Blogdundancy

I have been introduced to so many exciting, fun, and new words since I started blogging. Blogosphere. Blognation. Bloggery. Blogkind. On and on. You could probably put the word ‘blog’ in front of any noun, verb, or adjective and create a fun new word. I could see how it would get a little redundant.

I noticed this as I expanded my blogbrary and started reaching out to be more participatory in blogs. I quickly learned the more you put out (reading, commenting) the more you received in return on your own blog. Not that I’m a blogwhore or anything, but a lot of the fun part of blogging is when people read – and make their own comments – on your thoughts. The rest of the fun part is just writing in general.

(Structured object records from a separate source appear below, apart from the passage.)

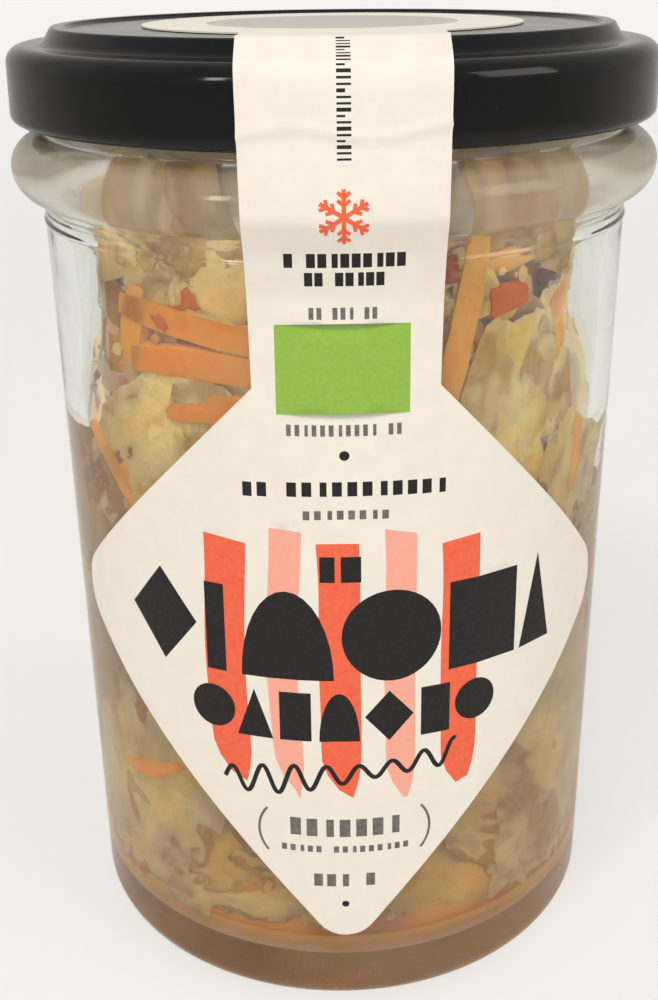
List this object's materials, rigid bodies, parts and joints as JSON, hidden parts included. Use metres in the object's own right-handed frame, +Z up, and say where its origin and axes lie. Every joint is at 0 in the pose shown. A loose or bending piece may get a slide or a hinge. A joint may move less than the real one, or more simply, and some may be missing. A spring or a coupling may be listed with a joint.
{
  "type": "kimchi jar",
  "caption": "Straight-sided glass jar of kimchi with a bead under its neck, a gloss black twist-off metal lid, and a paper strip label that seals the lid and ends in a diamond.",
  "frame": {"origin": "middle of the foot, on the surface that the jar stands on", "axes": "+Z up the jar's axis to the lid; the label faces -Y"},
  "size_m": [0.0702, 0.0704, 0.1045],
  "materials": {
    "jar_glass": "clear soda-lime glass, pressed and blown, smooth",
    "lid_enamel": "tinplate with gloss black enamel",
    "label_paper": "matte uncoated cream paper, printed",
    "brine": "cloudy amber brine",
    "kimchi": "wet shredded cabbage and carrot"
  },
  "bodies": {
    "root": {"jar": "jar_glass", "lid": "lid_enamel", "label": "label_paper", "brine": "brine", "kimchi": "kimchi"}
  },
  "joints": []
}
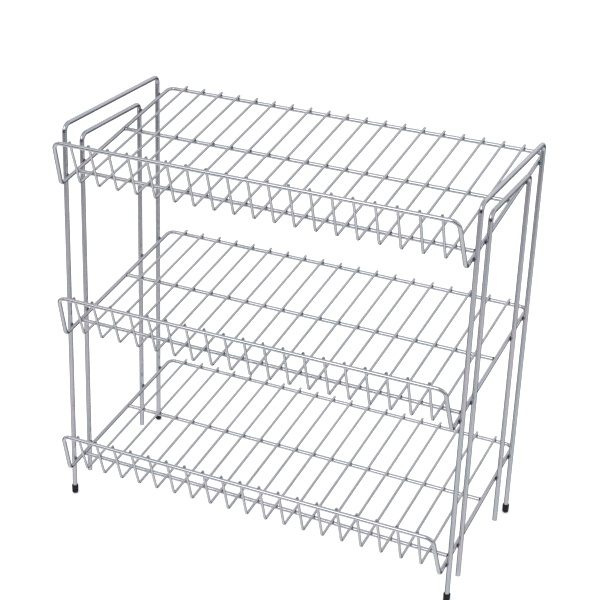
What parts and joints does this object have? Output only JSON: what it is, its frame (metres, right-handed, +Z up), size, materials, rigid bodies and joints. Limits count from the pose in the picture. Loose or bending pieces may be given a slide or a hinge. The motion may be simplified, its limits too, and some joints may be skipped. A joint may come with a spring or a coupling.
{
  "type": "shoe rack",
  "caption": "Free-standing tiered shoe rack of welded chrome wire, with sloping slatted shelves that have raised front lips, between U-shaped wire side frames on capped feet.",
  "frame": {"origin": "on the floor, at the middle of the rack's width and depth", "axes": "+X along the shelves to the right seen from the front, -Y to the front where the lips are, +Z up"},
  "size_m": [0.6212, 0.3476, 0.603],
  "materials": {
    "frame_wire": "bright chrome plate on bent steel wire",
    "shelf_wire": "bright chrome plate on bent steel wire, with weld spots",
    "slat_wire": "bright chrome plate on thin steel wire",
    "foot_cap": "satin black moulded soft vinyl"
  },
  "bodies": {
    "root": {"left_outer_frame": "frame_wire", "left_inner_frame": "frame_wire", "right_outer_frame": "frame_wire", "right_inner_frame": "frame_wire", "top_shelf_frame": "shelf_wire", "top_shelf_mid_rail": "shelf_wire", "top_shelf_front_rail": "shelf_wire", "middle_shelf_frame": "shelf_wire", "middle_shelf_mid_rail": "shelf_wire", "middle_shelf_front_rail": "shelf_wire", "bottom_shelf_frame": "shelf_wire", "bottom_shelf_mid_rail": "shelf_wire", "bottom_shelf_front_rail": "shelf_wire", "top_shelf_slats": "slat_wire", "middle_shelf_slats": "slat_wire", "bottom_shelf_slats": "slat_wire", "front_left_foot_cap": "foot_cap", "front_right_foot_cap": "foot_cap", "rear_left_foot_cap": "foot_cap", "rear_right_foot_cap": "foot_cap"}
  },
  "joints": []
}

The not-so-startling trend I notice, after only a few months of blogging, is that already when I read other blogs I am thinking “I wrote about that 2 weeks ago”. Of course my own posts are probably met with a lot of the same with the longer travelled, more established blogs.  This brings me to a few thoughts on blogging – and gaming in general. After the break.

On some of the hotter button topics, such as subscription models and grind models, the blogworld seems to be of the same viewpoint. Both need to change for a WoW successor to dethrone the master of the grind. Does this mean out of the 11 million people who play WoW, or the 5.9 billion who don’t, that they are happy and fine with the subscription model? Is there any sort of movement for change (how long has it been discussed?) or only a certain circle thinks that way which obviously has no impact? Do developers read blogs – and if they are, are they listening? Is it loud enough over the bean counter chatter?

As for blogs having the trend of similar posts, is there a blogcentralized database where blogs can link their posts based on developer and issue – so blogfolk can reference before they write, or find the topic they want to read about? A card catalog, if you wish, of what blogs have posted which viewpoints about various issues. Anyone want to put that together if it doesn’t exist?

The important questions that come to mind when stuck in a hotel room 10 hours from home.

5 comments / Add your comment below

  1. Since I’m too tired to respond to this coherently, I’ll just say: yay! I’m first… and you owe me an email, hon. (Lest you’ve forgotten why, get yer behind on gchat one of these days!) 😀

  2. I write to get ideas out of my head. If I happen to find an audience, that’s a bonus. If I happen to duplicate some one else’s thoughts, I take solace in the fact that I came by them on my own (and give credit where credit is due). I also lend greater credence to a duplicated idea, or at least the thought process, since it was derived from the same evidence.

    I suspect there will always be redundancy in the system. Once I have nothing left to say with my unique twist, I’ll sit back and be a reader again. *shrug*

    An index might be good… but I’d probably still write on my own. If nothing else, I’d collect links for my own future reference and research.

  3. People rarely say exactly the same thing. I find that most of the time, 2 bloggers blogging on the same subject will have a common core, but each will have a different take on the subject, or add something.

    And there are just sooooo many blogs, you can’t expect someone to read everything pertaining to a subject before writing what’s on their mind. Also, like Tesh, I write to get things out of my system.

    If someone has blogged on something I wanted to blog about (which occurs often), I’ll put a comment, or, if it gets too long, write a full post on my own.

    An index might be interesting, but would soon become huuuuuge :D. And I would still write my (rare) own posts, too.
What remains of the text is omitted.